Je visite la caverne aux livres de la bouquinerie, un labyrinthe de romans, de recettes de cuisinières, de records de cyclistes, d’histoires d’animaux et de petites filles, les pensées d’un Pascal et les paillettes d’un Johnny. J’imagine ce qu’ils se racontent, tous ces personnages, quand la boutique est fermée, ça me donne une idée de ce que Corinne appelle « la culture ». Ça m’aide à voir à quoi ressemblerait le mélange des genres et la fin de l’assujettissement de la classe populaire.

Le film


On s’installe pour l’interview, et Corinne se demande pourquoi elle. Elle a lu le projet de documentaire sur la persistance de l’esprit de lutte, elle a apprécié mais elle n’a pas compris la notion « d’inconscient ». A vrai dire… moi non-plus. Je comprends à ma manière, Ben en a l’expérience, nous sommes là à la recherche de quelque-chose. Et nous cherchons ensemble ce matin. Alors, pour atténuer l’inquiétude, je lui demande de revenir au début, début de sa vie, début de son histoire, je lui dis que même si ça lui semble étrange de parler de ça, pour un film sur l’esprit de lutte à Montceau, ce n’est pas grave.

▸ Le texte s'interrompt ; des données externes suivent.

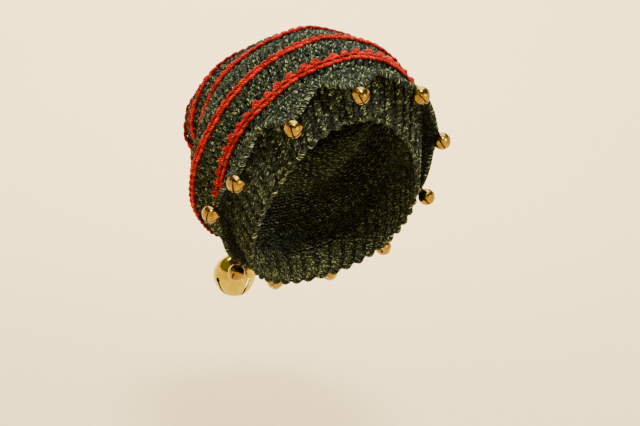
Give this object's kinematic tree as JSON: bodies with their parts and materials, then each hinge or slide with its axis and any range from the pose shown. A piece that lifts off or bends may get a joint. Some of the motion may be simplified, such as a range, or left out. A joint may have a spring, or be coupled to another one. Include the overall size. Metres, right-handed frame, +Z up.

On cherche.
Elle commence à dérouler le fil, je prends le bout et je tire doucement en ne quittant pas ses yeux, car je sais que c’est une épreuve de faire ça. Et avec une sorte de banalité ordinaire, elle nous emmène aux côtés des ouvriers de Libourne, au match de foot avec ses parents, l’espoir de la victoire du socialisme en 1981, puis les déceptions, Paris l’ambiguë, les Jeunesses communistes, les mouvements syndicaux. Elle n’arrête pas, elle se bat tout le temps, pour faire valoir des droits, pour faire la place à la culture populaire, pour casser les inégalités sociales.
« J’appartiens à plein d’endroits » nous dit-elle. Oui, ça nous sidère un peu d’ailleurs qu’elle se soit fait des « chez elle » partout comme ça… Nous, on est un peu exclusifs, on est de chez nous, et nulle part n’est plus beau…. Les gars du Montceau causent pas aux filles du Creusot… vous voyez ce que je veux dire!
Ce que je vois se dérouler devant moi, c’est cette persévérance que rien ne semble pouvoir entamer. Bien sûr il y a les épreuves de la vie, elle n’a pas été épargnée, bien sûr parfois ça s’endort quelques années pour s’occuper des enfants. Pourtant quelque-chose persévère au plus profond d’elle. Les mots lui manquent pour dire ce que c’est et pour dire pourquoi, mais ses yeux alors prennent le relais : ça ne peut pas être autrement, c’est sa vie même tout ça, les pulsations cardiaques et le sang qui circule. Le simple fait de devoir y mettre un mot, ça la met en état de révolte, c’est sa vie même, ça ne se laisse pas enfermer dans un mot, dans des discours.
On ne prend pas de distance avec ces choses-là sans risquer de les perdre.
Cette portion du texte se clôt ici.